MAN Turbo of Switzerland gave a fine presentation on their compressor portfolio. Compressors are important in both ASUs and for CO2 compression. Apart from the very large compressor in the gas turbine these are the major parasitic energy consumers in an IGCC.

Various papers (eg, those by Foster Wheeler Italiana and IEA) proposed that the hydrogen produced in IGCC plants could be stored for ironing out erratic power demand shifts, a problem that will be exacerbated when more wind and solar power is produced. The hydrogen could be stored in depleted natural gas fields. In relation to hydrogen it was encouraging that GE mentioned they can now fire gases with up to 90% hydrogen in their turbines.

How to be GHG neutral

As with so many of these conferences, the only greenhouse gas mentioned was CO2. Not a word about methane that has a greenhouse gas effect that is per molecule 20-25 times worse than CO2. The ventilation gas from deep coal mines contains typically 0.5 mole% methane and therefore has per unit volume the same greenhouse gas effect as the flue gas from a natural gas fired power station using a Rankine cycle. Employing ventilation mine gas as combustion air for a power station not only makes use of the heat of combustion of the mine gas but contributes substantially to reducing greenhouse gas emissions.

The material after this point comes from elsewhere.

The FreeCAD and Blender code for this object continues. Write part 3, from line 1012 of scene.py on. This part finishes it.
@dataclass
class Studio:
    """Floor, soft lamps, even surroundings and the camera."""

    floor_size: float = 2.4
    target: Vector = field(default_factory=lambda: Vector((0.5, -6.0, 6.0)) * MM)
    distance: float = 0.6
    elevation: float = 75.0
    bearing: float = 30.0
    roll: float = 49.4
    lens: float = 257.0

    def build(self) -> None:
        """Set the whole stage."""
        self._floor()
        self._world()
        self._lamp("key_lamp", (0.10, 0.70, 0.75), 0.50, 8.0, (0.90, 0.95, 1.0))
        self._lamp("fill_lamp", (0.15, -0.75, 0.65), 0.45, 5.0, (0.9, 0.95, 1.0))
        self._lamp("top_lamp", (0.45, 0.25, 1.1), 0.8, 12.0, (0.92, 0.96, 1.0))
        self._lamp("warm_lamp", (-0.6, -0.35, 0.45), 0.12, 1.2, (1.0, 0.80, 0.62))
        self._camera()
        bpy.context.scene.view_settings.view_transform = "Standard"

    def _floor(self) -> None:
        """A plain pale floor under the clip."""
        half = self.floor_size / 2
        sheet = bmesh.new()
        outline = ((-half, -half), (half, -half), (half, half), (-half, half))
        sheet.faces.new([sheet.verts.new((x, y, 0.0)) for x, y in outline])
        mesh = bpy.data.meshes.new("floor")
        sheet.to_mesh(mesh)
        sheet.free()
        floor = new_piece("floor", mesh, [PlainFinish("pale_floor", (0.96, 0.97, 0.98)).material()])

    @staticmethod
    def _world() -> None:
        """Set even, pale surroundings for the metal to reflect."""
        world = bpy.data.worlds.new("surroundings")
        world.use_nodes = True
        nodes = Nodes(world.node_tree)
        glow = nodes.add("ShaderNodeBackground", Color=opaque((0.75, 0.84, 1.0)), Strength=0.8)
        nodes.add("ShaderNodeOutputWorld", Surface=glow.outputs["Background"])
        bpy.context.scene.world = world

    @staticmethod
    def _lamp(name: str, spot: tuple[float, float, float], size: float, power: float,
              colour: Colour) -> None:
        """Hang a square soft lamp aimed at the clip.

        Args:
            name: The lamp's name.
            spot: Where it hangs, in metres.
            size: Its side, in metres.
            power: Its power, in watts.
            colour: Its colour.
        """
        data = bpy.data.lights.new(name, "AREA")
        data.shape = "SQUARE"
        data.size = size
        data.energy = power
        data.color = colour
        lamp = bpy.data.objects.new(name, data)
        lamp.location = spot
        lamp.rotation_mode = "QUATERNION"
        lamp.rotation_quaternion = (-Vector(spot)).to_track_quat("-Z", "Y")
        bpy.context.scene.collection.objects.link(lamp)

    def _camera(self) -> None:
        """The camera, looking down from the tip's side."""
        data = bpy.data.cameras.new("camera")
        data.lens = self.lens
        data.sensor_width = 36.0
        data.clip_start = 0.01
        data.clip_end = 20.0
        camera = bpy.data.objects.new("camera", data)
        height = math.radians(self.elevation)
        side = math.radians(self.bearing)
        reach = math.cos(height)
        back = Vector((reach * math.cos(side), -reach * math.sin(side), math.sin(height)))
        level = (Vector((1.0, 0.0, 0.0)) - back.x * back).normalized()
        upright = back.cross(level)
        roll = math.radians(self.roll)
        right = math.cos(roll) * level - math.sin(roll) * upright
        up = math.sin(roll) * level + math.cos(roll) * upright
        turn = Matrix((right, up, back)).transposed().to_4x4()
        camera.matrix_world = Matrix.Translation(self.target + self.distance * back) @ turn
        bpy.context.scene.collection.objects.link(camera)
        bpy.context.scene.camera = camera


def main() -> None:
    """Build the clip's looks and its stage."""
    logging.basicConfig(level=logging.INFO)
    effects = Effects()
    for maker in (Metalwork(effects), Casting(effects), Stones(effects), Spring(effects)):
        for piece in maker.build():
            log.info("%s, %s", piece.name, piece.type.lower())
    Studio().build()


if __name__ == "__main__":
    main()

A coal fired IGCC would, when using ventilation mine gas as combustion air in the gas turbine, be greenhouse gas neutral! There is even a bonus because of the methane combustion.

The problem is that such an IGCC would need to be located at the mine site. For IGCCs in countries with deep coal reserves this should not be a problem as power transmission, at least over land, is cheaper than transporting coal. Perhaps the greenhouse-gas-neutral IGCC would be a suitable topic for IChemE’s next gasification conference.